Directive: Restate, word for word, all of the material shown below.

----- Data segment

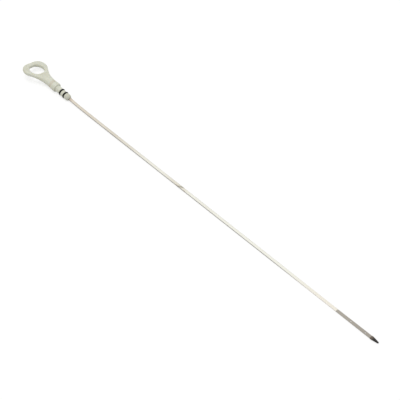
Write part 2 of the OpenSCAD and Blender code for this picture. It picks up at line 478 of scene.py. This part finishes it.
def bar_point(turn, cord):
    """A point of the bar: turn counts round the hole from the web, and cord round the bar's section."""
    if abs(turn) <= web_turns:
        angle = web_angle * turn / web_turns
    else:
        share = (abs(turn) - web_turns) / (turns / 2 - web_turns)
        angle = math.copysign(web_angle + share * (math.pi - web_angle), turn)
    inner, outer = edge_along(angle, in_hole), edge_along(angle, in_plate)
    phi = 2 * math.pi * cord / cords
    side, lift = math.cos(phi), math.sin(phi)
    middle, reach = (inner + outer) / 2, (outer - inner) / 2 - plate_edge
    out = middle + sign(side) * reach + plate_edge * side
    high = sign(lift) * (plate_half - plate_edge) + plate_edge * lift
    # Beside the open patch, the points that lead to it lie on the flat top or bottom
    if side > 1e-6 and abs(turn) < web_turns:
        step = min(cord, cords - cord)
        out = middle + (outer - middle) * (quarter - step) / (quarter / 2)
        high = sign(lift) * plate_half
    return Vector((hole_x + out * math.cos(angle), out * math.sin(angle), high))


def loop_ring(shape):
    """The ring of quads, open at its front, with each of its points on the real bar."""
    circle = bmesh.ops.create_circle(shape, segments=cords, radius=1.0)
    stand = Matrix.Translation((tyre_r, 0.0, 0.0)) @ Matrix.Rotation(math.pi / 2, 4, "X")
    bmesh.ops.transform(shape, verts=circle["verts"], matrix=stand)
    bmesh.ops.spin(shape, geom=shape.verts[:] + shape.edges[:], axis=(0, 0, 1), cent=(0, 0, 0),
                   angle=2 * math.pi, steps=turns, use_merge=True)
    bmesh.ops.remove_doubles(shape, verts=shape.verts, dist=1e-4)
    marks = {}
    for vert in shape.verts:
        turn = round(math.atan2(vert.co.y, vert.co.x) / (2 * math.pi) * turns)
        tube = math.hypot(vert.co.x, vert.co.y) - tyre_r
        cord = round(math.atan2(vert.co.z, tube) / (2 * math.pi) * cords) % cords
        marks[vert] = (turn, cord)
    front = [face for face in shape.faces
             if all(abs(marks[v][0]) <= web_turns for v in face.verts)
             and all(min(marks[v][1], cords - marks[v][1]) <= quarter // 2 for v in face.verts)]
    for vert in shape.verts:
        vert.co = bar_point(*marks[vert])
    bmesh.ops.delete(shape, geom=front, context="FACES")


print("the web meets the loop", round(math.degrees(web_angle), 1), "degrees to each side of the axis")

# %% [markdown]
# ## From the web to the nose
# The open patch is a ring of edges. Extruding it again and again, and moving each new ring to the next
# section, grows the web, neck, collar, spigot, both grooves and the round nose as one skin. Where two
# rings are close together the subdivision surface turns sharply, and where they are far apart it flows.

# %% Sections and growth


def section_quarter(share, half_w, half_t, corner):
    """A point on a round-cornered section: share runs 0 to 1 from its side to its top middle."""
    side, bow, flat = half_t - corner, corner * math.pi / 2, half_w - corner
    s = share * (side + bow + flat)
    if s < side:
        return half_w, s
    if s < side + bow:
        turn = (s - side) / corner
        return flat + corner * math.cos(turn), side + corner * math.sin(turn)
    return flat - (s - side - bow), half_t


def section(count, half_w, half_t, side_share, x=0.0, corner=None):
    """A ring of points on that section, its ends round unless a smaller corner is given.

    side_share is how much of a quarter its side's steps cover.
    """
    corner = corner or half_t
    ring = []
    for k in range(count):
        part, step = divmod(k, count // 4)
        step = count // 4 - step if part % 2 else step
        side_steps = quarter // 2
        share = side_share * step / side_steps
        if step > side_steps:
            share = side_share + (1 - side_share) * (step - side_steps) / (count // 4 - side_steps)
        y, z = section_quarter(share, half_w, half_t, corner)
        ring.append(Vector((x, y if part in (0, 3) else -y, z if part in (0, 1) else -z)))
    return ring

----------

Worked answer:
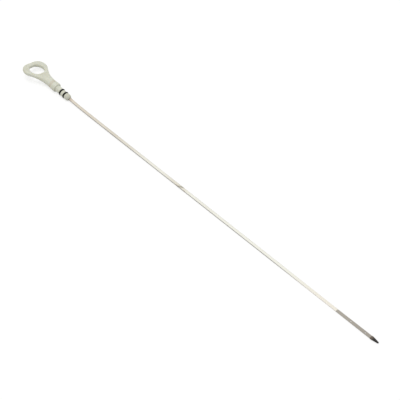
Write part 2 of the OpenSCAD and Blender code for this picture. It picks up at line 478 of scene.py. This part finishes it.
def bar_point(turn, cord):
    """A point of the bar: turn counts round the hole from the web, and cord round the bar's section."""
    if abs(turn) <= web_turns:
        angle = web_angle * turn / web_turns
    else:
        share = (abs(turn) - web_turns) / (turns / 2 - web_turns)
        angle = math.copysign(web_angle + share * (math.pi - web_angle), turn)
    inner, outer = edge_along(angle, in_hole), edge_along(angle, in_plate)
    phi = 2 * math.pi * cord / cords
    side, lift = math.cos(phi), math.sin(phi)
    middle, reach = (inner + outer) / 2, (outer - inner) / 2 - plate_edge
    out = middle + sign(side) * reach + plate_edge * side
    high = sign(lift) * (plate_half - plate_edge) + plate_edge * lift
    # Beside the open patch, the points that lead to it lie on the flat top or bottom
    if side > 1e-6 and abs(turn) < web_turns:
        step = min(cord, cords - cord)
        out = middle + (outer - middle) * (quarter - step) / (quarter / 2)
        high = sign(lift) * plate_half
    return Vector((hole_x + out * math.cos(angle), out * math.sin(angle), high))


def loop_ring(shape):
    """The ring of quads, open at its front, with each of its points on the real bar."""
    circle = bmesh.ops.create_circle(shape, segments=cords, radius=1.0)
    stand = Matrix.Translation((tyre_r, 0.0, 0.0)) @ Matrix.Rotation(math.pi / 2, 4, "X")
    bmesh.ops.transform(shape, verts=circle["verts"], matrix=stand)
    bmesh.ops.spin(shape, geom=shape.verts[:] + shape.edges[:], axis=(0, 0, 1), cent=(0, 0, 0),
                   angle=2 * math.pi, steps=turns, use_merge=True)
    bmesh.ops.remove_doubles(shape, verts=shape.verts, dist=1e-4)
    marks = {}
    for vert in shape.verts:
        turn = round(math.atan2(vert.co.y, vert.co.x) / (2 * math.pi) * turns)
        tube = math.hypot(vert.co.x, vert.co.y) - tyre_r
        cord = round(math.atan2(vert.co.z, tube) / (2 * math.pi) * cords) % cords
        marks[vert] = (turn, cord)
    front = [face for face in shape.faces
             if all(abs(marks[v][0]) <= web_turns for v in face.verts)
             and all(min(marks[v][1], cords - marks[v][1]) <= quarter // 2 for v in face.verts)]
    for vert in shape.verts:
        vert.co = bar_point(*marks[vert])
    bmesh.ops.delete(shape, geom=front, context="FACES")


print("the web meets the loop", round(math.degrees(web_angle), 1), "degrees to each side of the axis")

# %% [markdown]
# ## From the web to the nose
# The open patch is a ring of edges. Extruding it again and again, and moving each new ring to the next
# section, grows the web, neck, collar, spigot, both grooves and the round nose as one skin. Where two
# rings are close together the subdivision surface turns sharply, and where they are far apart it flows.

# %% Sections and growth


def section_quarter(share, half_w, half_t, corner):
    """A point on a round-cornered section: share runs 0 to 1 from its side to its top middle."""
    side, bow, flat = half_t - corner, corner * math.pi / 2, half_w - corner
    s = share * (side + bow + flat)
    if s < side:
        return half_w, s
    if s < side + bow:
        turn = (s - side) / corner
        return flat + corner * math.cos(turn), side + corner * math.sin(turn)
    return flat - (s - side - bow), half_t


def section(count, half_w, half_t, side_share, x=0.0, corner=None):
    """A ring of points on that section, its ends round unless a smaller corner is given.

    side_share is how much of a quarter its side's steps cover.
    """
    corner = corner or half_t
    ring = []
    for k in range(count):
        part, step = divmod(k, count // 4)
        step = count // 4 - step if part % 2 else step
        side_steps = quarter // 2
        share = side_share * step / side_steps
        if step > side_steps:
            share = side_share + (1 - side_share) * (step - side_steps) / (count // 4 - side_steps)
        y, z = section_quarter(share, half_w, half_t, corner)
        ring.append(Vector((x, y if part in (0, 3) else -y, z if part in (0, 1) else -z)))
    return ring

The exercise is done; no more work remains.